Hubo un tiempo, antes de extenderse esta extraña mezcla de tendencias igualitaristas y diferenciaciones identitarias, en que se distinguía claramente entre equidad e igualdad. La equidad, en contraposición a la igualdad, consiste precisamente en tratar de modo distinto lo que es diferente. En el mundo de la educación, las becas son la mejor manera de conseguir ese objetivo, porque se dan a quienes las necesitan y no a todos sin discriminar su situación. Por el contrario, las matrículas gratuitas generalizadas, al tratar a todos por igual, acaban por ser todo lo contrario y generar inequidad. Por eso me parecería mucho más adecuado, eficaz y equitativo destinar a becas (de renta o de excelencia, con requisitos académicos) los fondos que se puede malgastar en gratuidad de matrícula incluso para quiénes no la van a necesitar. Puede argüirse, con razón, que la progresividad ya está en el sistema fiscal, pero (salvo que se anuncien nuevas subidas de impuestos) no parece muy progresista defender que los segmentos de mayor renta dejen de pagar y, en el extremo, el argumento conduciría a la exención de todo tipo de tasas de la administración. Habría otra fuente de inequidad asociada a la apropiación privada de los beneficios de la educación, pero no es posible desarrollarla aquí.
La tercera razón alude al coste de la medida.
No se sabe todavía cómo se aplicará, pero ya han surgido discrepancias notables sobre lo que puede costar. Y eso que seguramente no se está computando todo lo que habría que considerar. Porque si la medida fuese eficaz y aumentase la demanda al bajar el precio (de lo contrario sería inútil y puramente simbólica) se abriría un doble escenario. O bien serían necesarios adicionales recursos (destinados, por ejemplo, al desglose de grupos o contratación de nuevos profesores) para el aumento de costes económicos, no sé si previstos, que comporta un mayor número de alumnos. O bien se incurriría en el coste académico de un deterioro de la calidad, reforzado por la potencial incorporación de estudiantes con escasa motivación (razón fundamental para el establecimiento de "numerus clausus"). Y entonces sí, habríamos caído en lo que habría que evitar: la inaceptable brecha entre una universidad privada para quienes la puedan pagar y una universidad pública gratuita pero de baja calidad
Y la cuarta razón remite al coste de oportunidad.

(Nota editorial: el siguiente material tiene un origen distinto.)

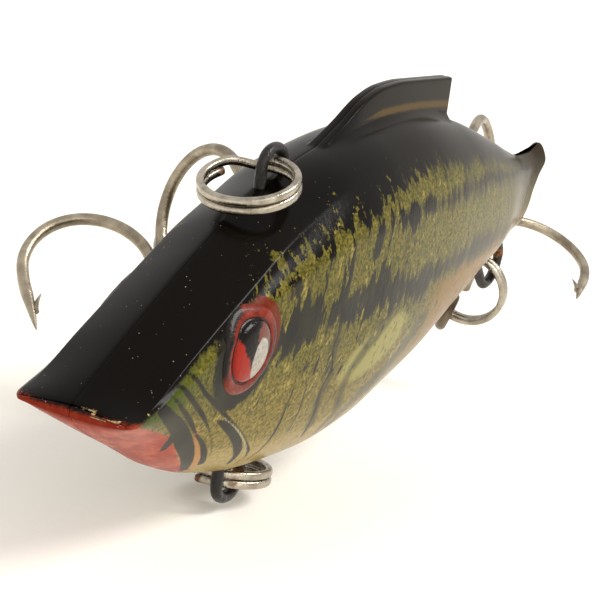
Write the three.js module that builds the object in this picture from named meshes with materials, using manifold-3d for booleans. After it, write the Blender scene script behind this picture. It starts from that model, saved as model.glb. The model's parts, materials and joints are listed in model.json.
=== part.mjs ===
// Lipless rattling crankbait: a hollow two-piece body with a flat sloping forehead, wire hangers
// moulded into its middle plane, split rings, treble hooks, ballast and captive rattle shot.
// Units are millimetres. +X runs from nose to tail, +Y is the fish's right side, +Z is up.
import * as THREE from 'three';
import { ParametricGeometry } from 'three/addons/geometries/ParametricGeometry.js';
import { mergeVertices } from 'three/addons/utils/BufferGeometryUtils.js';
import Module from 'manifold-3d';

const wasm = await Module();
wasm.setup();

// ---- Driving dimensions -------------------------------------------------------------------
const BODY_LENGTH = 68.2; // nose lip to the tip of the upper tail lobe
const WALL = 1.2; // moulded wall thickness
const SEAM_GAP = 0.05; // between the two half shells
const SKIN_END = 69; // the skin runs past the tail and is then cut to its outline
const CAVITY_START = 4.5;
const CAVITY_END = 61.5;
const FOOTPRINT = new THREE.Vector3(43, 9.07, -10.75); // centre of the footprint, lowest point

// Side outline: [distance from the nose, height], height 0 at the lip.
const BACK_LINE = [[0, 0.25], [6, 4.15], [12, 7.7], [17, 10.3], [21, 11.6], [25, 12.7], [31, 13.9],
  [38, 14.5], [46, 13.7], [54, 11.9], [60, 10.3], [63.5, 9.6], [66, 9.7], [69, 10.6]];
// The body is widest along the shoulder line. The forehead is a shallow facet that ends at an edge.
const SHOULDER_LINE = [[0, -0.2], [4.2, 1], [7.7, 2.5], [10.9, 3.9], [15.8, 6], [20, 7.2],
  [26, 8], [34, 7.6], [44, 7.1], [56, 6.6], [69, 6.3]];
const FACET_EDGE = [[0, -0.05], [2, 0.5], [6, 2.7], [12, 5.95], [16, 8], [20, 9.3], [26, 11],
  [69, 11]];
const FACET_HALF_WIDTH = [[0, 3.5], [1, 3.8], [69, 3.85]];
const FACET_FADE = { start: 14, length: 13 }; // where the facet turns into a round back
const KEEL_LINE = [[0, -0.35], [1, -1.15], [5.2, -3.3], [8.9, -5.1], [14, -6.7], [20.5, -7.7],
  [27, -7.9], [32.8, -7.3], [37, -6.1], [42, -4.6], [46, -2.9], [50, -1.2], [54.6, 0.6],
  [60, 1.9], [66, 3], [69, 3.6]];
const HALF_WIDTH = [[0, 3.55], [0.8, 3.95], [4, 4.15], [9, 4.4], [15, 4.85], [22, 5.35], [29, 5.5],
  [38, 5.15], [48, 4.25], [57, 3.05], [63, 1.9], [66, 1.4], [69, 1.3]];
const FLANK_POWER = 2.2; // how slab-sided the flank is
const FLANK_ROUND = 0.58; // how full it stays toward the keel

const FIN = { start: 22.5, shoulder: 34.5, tip: 45.6, top: 16.8, foot: 12.4, thickness: 1.5 };
const TAIL_NOTCH = { x: 64.9, z: 5.4, upperX: 68.2, upperZ: 10.4, lowerX: 66.4, lowerZ: 2.2 };
const EYE = { x: 11.8, z: 2.5, radius: 2.75, bulge: 0.55 };

// Wire staples: the arch outside the body, legs and feet inside it, in the middle plane.
const TIE = { x: 20.1, z: 11.35, halfWidth: 1.4, wire: 0.37, rise: 0.75, depth: 4.4, foot: 1.9 };
const BELLY = { x: 20.1, z: -7.75, halfWidth: 1.4, wire: 0.4, rise: 0.85, depth: 3.2, foot: 1.5 };
const TAIL = { x: 60.5, z: 1.7, halfWidth: 1.9, wire: 0.4, rise: 1.3, depth: 2.2, foot: 0 };
const ARCH_SQUASH = 0.8;
const TAIL_TURN = -0.785; // the rear hanger points down and back
const WIRE_CLEARANCE = 0.08;
const BOSS = 1; // plastic around each buried hanger leg

const RING = { radius: 2.98, wire: 0.265, pitch: 0.6, endGap: 0.45, steps: 44, sides: 6 };
const HOOK = { wire: 0.45, gap: 10, bend: 5.05, shank: 17.6, eye: 1.27, point: 4.7, barb: 1.2 };
const SHANK_OFFSET = 0.55; // from the shank's middle to each of its three wires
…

Es un concepto económico que por aquí se suele frecuentemente desdeñar. Los recursos no son infinitos sino escasos y susceptibles de usos alternativos entre los que debemos optar, porque lo que destinamos a una no podremos destinarlo a otra finalidad. Es decir, lo que gastemos en matrículas gratuitas no podrá dedicarse, por ejemplo, a investigación o mejora de la calidad, a incorporación de profesores jóvenes, digitalización o tantas fundadas necesidades de la universidad, incluida la opción de considerar un posible aumento del número de plazas en titulaciones de elevada demanda, si es que recelamos de que sean universidades privadas las que las vengan a cubrir.
El caso de las matrículas me resulta expresivo, además, de peligrosas tendencias que parecen ir instalándose en el discurso político y social de la región. La del mensaje de una progresiva extensión de la gratuidad, tras el que en ocasiones se parapetan derroches, ineficiencias y posiciones en que, por poner un ejemplo, lo único que importa es la gratuidad del viaje (incluso innecesario) pero no las condiciones y mejora del servicio de transporte. La de una defensa de lo público que solo se concibe desde una irracional aversión a todo lo privado. La de propuestas sin más fundamento que buscar el aplauso fácil, que me hacen añorar la política "gris" de gente brillante, como he oído decir a una amiga. La de medidas bienintencionadas que acaban por conducir a lo contrario de lo que pretenden (el deterioro de Correos por no subir el precio de los sellos impulsó, hace años, el crecimiento de mensajerías privadas) y me hacen pensar que, a veces, la mejor defensa de lo público consiste precisamente en defenderlo de quiénes aparentemente lo dicen defender
Por eso creo que necesitamos más reflexión y argumentación. No, no es que esté bajo ataque la medida de las matrículas. No hay ofensivas en marcha ni flotillas que desplegar. Disentir es una obligación moral y social en trance de extinción y yo no pretendo más que invitar a un análisis sosegado que evite polarizar la universidad. Porque si a la universidad le quitamos la capacidad de pensar y actuar como voz crítica de la sociedad y la convertimos en trinchera frentista en vez de lugar de encuentro, habrá perdido su esencia más fundamental. Y entonces, ya solo nos quedaría aplaudir o callar.